Ninguno de esos fracasos es bastante, sin embargo, para desalentarnos, porque los esfuerzos sucesivos indican una tensión irresistible de la voluntad social: ni los inconvenientes ni las burlas pueden cambiar el rumbo de los estudiosos tenaces. Podemos citar, como ejemplo, las sociedades cooperativas de consumo y otras que en su principio tuvieron muchas dificultades y que actualmente han alcanzado en su mayor parte una prosperidad maravillosa. No cabe dudar que algunas de esas asociaciones han tomado mal rumbo, sobre todo las que han prosperado, en el sentido de que los beneficios realizados y el deseo de multiplicar la importancia han encendido el funesto deseo del lucro entre sus miembros, o al menos los han alejado del primitivo fervor revolucionario de su juventud. Este es el más temible peligro, porque ya en sí la naturaleza humana está siempre dispuesta a buscar pretextos para evitarse los riesgos de la lucha. ¡Es tan fácil detenerse contemplando su obra! ¡En ciertas situaciones es tan cómodo separarse de los peligros que trae consigo la abnegación en defensa de la causa revolucionaria en toda su magnitud! Se empieza por decir que es preciso hacer triunfar la empresa, en la cual el nombre de sus miembros y el honor colectivo están empeñados, y poco a poco se dejan arrastrar por las pequeñas prácticas del habitual comercio: en un principio se tuvo el firme propósito de transformar el mundo, y buenamente se transforman ellos en tenderos. No obstante, los anarquistas estudiosos y sinceros pueden sacar provechosas enseñanzas de las cooperativas que han surgido de todas partes y que se agregan unas a otras, constituyendo organismos cada día más vastos, de modo que pueden abrazar funciones muy diversas de industria, transportes, agricultura, ciencia y arte. La práctica científica del apoyo mutuo se generaliza y se hace fácil; sólo nos resta darle su verdadero sentido y su moralidad, simplificando todo ese cambio de servicios, no guardando más que una simple estadística de productos y consumo en el puesto de todos esos grandes libros con el Debe y el Haber que son perfectamente inútiles.

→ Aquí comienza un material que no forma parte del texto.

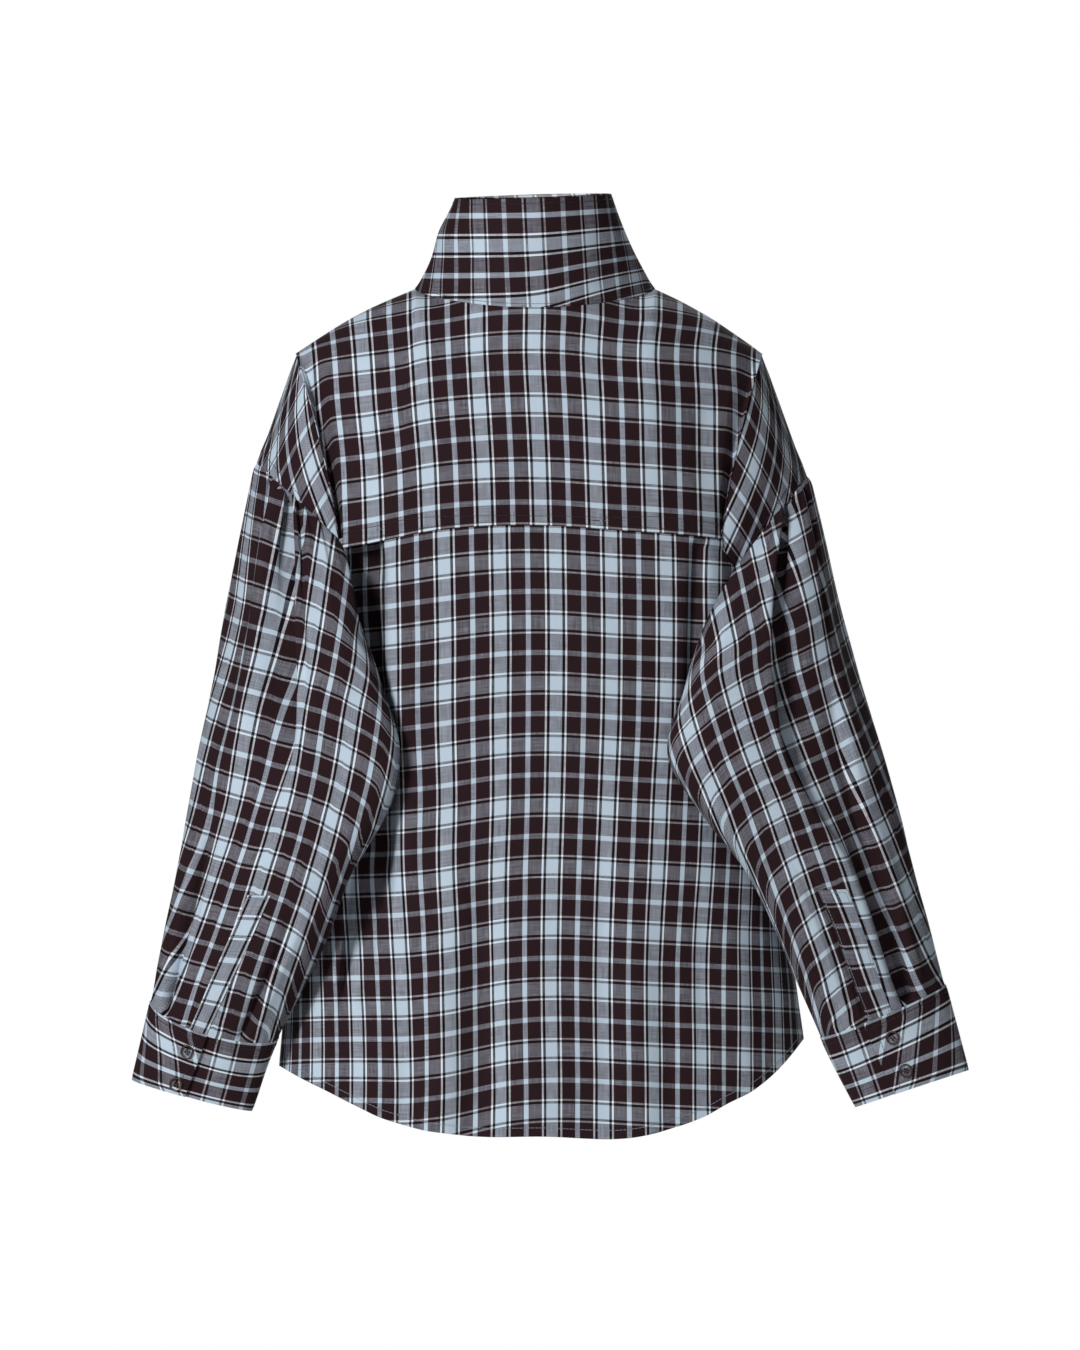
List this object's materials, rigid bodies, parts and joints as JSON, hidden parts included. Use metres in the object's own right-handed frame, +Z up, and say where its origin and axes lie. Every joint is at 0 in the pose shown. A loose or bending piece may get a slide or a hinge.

Y esta revolución profunda no sólo está en vías de realizarse, sino que se ha realizado ya en algunos lugares. Con todo, creemos que sería inútil señalar las tentativas que nos parece se aproximan más a nuestro ideal, porque las probabilidades de éxito no pueden aumentarse si el silencio continúa protegiéndolas, ni si el ruido y el reclamo las turba en sus modestos principios. Recordemos la pequeña sociedad de amigos que se agruparon con el nombre de la Comunidad de Montreuil. Pintores, carpinteros, horticultores, amas de llave, maestras de escuela, se propusieron trabajar unos para otros sin necesidad de un tenedor de libros que les sirviera de intermediario y sin pedir consejo al escribano ni hacer caso del cobrador de impuestos. El que tenía necesidad de una silla o una mesa iba y la tomaba en casa del amigo que las fabricaba; el que no tenía la casa en el estado de limpieza que era de su deseo avisaba al compañero para que trajese los pinceles y el color. Cuando hacía buen tiempo las ciudadanas lavaban la ropa y la planchaban con gusto y esmero; luego se iban paseando a coger las legumbres que necesitaban al campo que el compañero horticultor trabajaba; diariamente los pequeños recibían su lección en casa de la maestra. ¡Era demasiado hermoso! Tal escándalo debía cesar ... Afortunadamente un atentado anarquista vino a llenar de espanto a los burgueses, y el ministro cuyo nombre recuerdan las convenciones facinerosas había tenido la buena idea de ofrecer a los conservadores, como regalo de Año Nuevo, un decreto de arresto y de minuciosas pesquisas. Los bravos comunitarios de Montreuil cayeron bajo el decreto, y los más culpables, es decir, los mejores, tuvieron que sufrir esa tortura que se llama prisión preventiva algunos meses. Así mataron a la temida Comunidad; pero no hay que desesperar, resucitará.